Un aereo per volare deve essere in grado di generare sufficiente portanza (ne abbiamo parlato in un altro articolo). Un effetto secondario di questa generazione di portanza sono i vortici d’estremità d’ala, responsabili della turbolenza di scia, capaci di resistere in aria anche per qualche minuto. Dal momento che per far volare un aereo pesante è necessaria maggior portanza rispetto ad un aereo più leggero, è chiaro che un aereo pesante produrrà maggior turbolenza di scia.
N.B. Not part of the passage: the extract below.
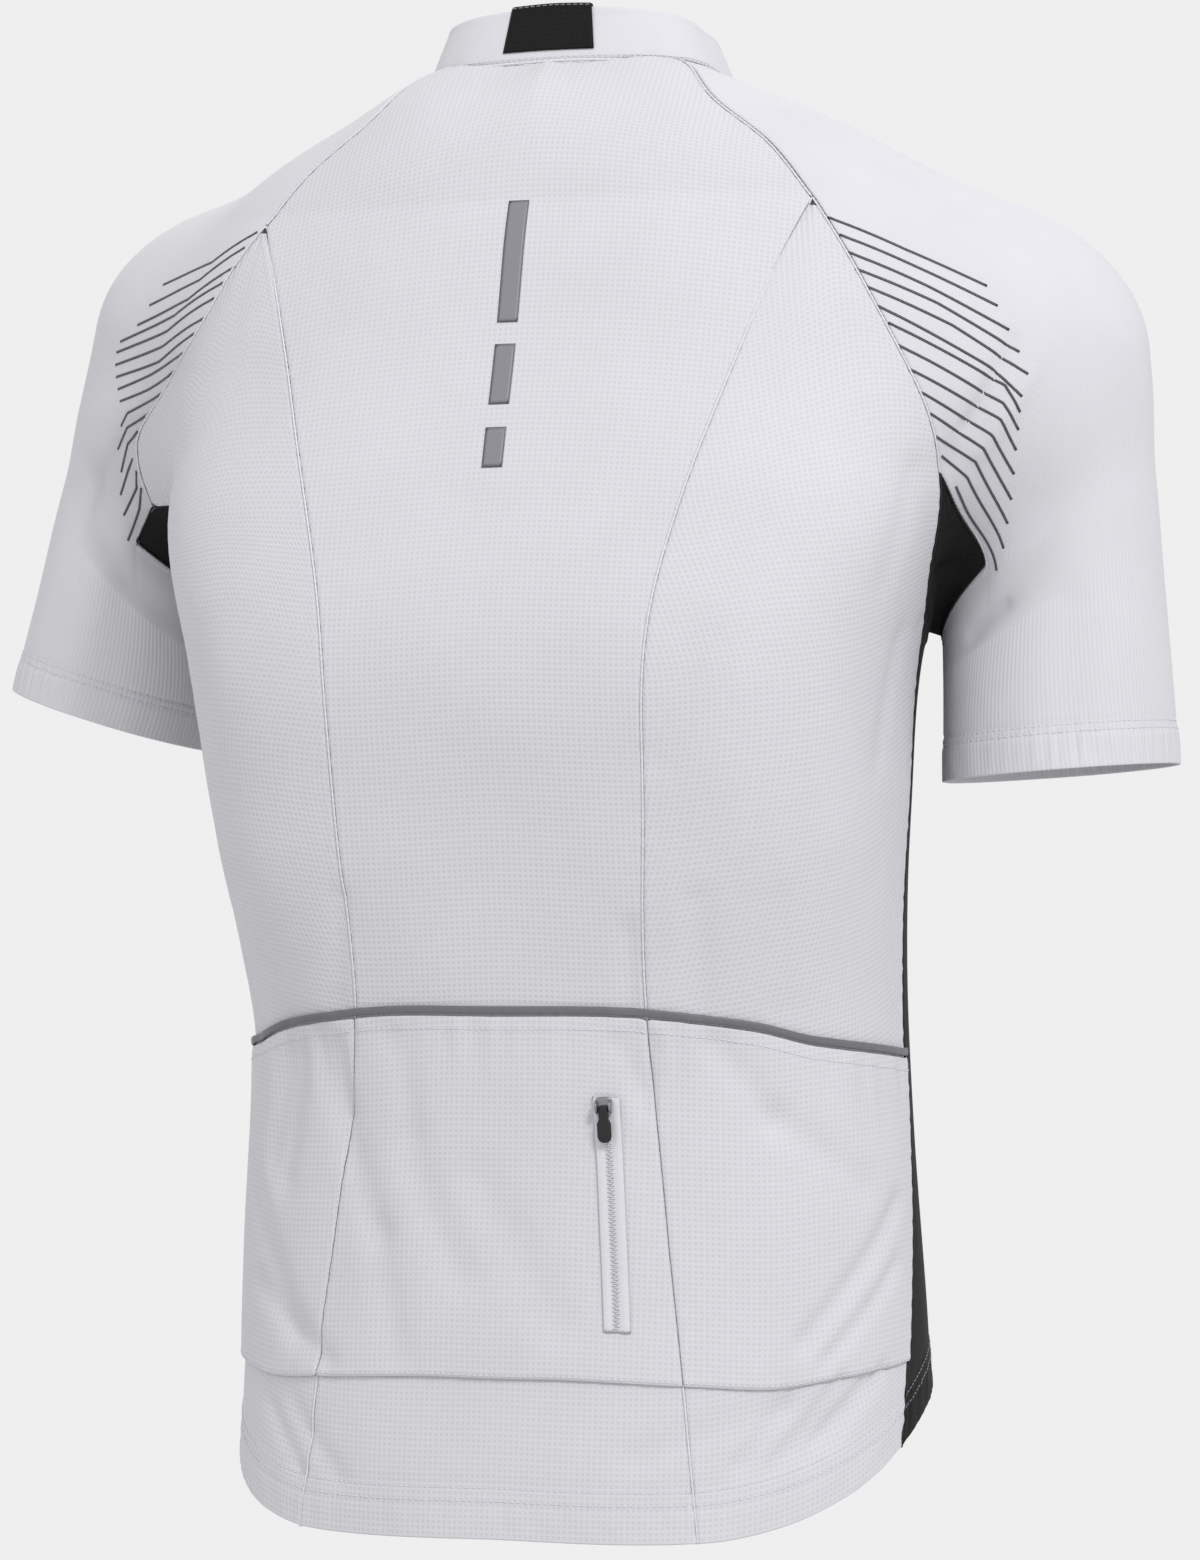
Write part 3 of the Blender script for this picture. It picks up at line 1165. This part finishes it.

Per questa ragione, sono state stabilite delle categorie di peso per gli aerei in base alle quali i controllori sono tenuti a separarli opportunamente, in particolare durante le fasi di decollo e atterraggio.

turbolenza scia

Le turbolenze sono pericolose?

Nonostante le turbolenze possano essere fenomeni potenzialmente pericolosi, lo sviluppo delle tecniche di progetto degli aerei ha permesso di trasformarli in qualcosa di simile all'ordinario. Viene ad esempio studiato il comportamento “vibrante” di tutta la struttura  (in particolare delle ali) tramite simulazioni al computer o su modelli in scala ridotta per verificarne la tenuta e, per lo stesso motivo, vengono calcolati i fattori di carico, ovvero le accelerazioni, causati dalla turbolenza per quote e velocità diverse.

Chiaramente, esisteranno sempre fenomeni atmosferici (come tifoni o uragani) per i quali non c’è dimensionamento che tenga: vanno evitati e basta. Nella pratica infatti, si dimensiona sulla base degli eventi in cui verosimilmente potrà imbattersi un aereo nel corso della sua vita, con l’obiettivo di avere meno di un evento catastrofico ogni miliardo di ore di volo (pari a circa 114000 anni) per velivolo. L’ultimo riguardante una turbolenza risale a più di 40 anni fa (1981), con un Fokker F28 (volo NLM431) precipitato dopo essere passato all’interno di una tromba d’aria.
Questo dovrebbe rassicurare anche il passeggero più impressionabile. Se ancora non fosse così, ecco un ultimo dato: ogni anno in tutto il mondo si contano circa 35000 vittime causate dai cani.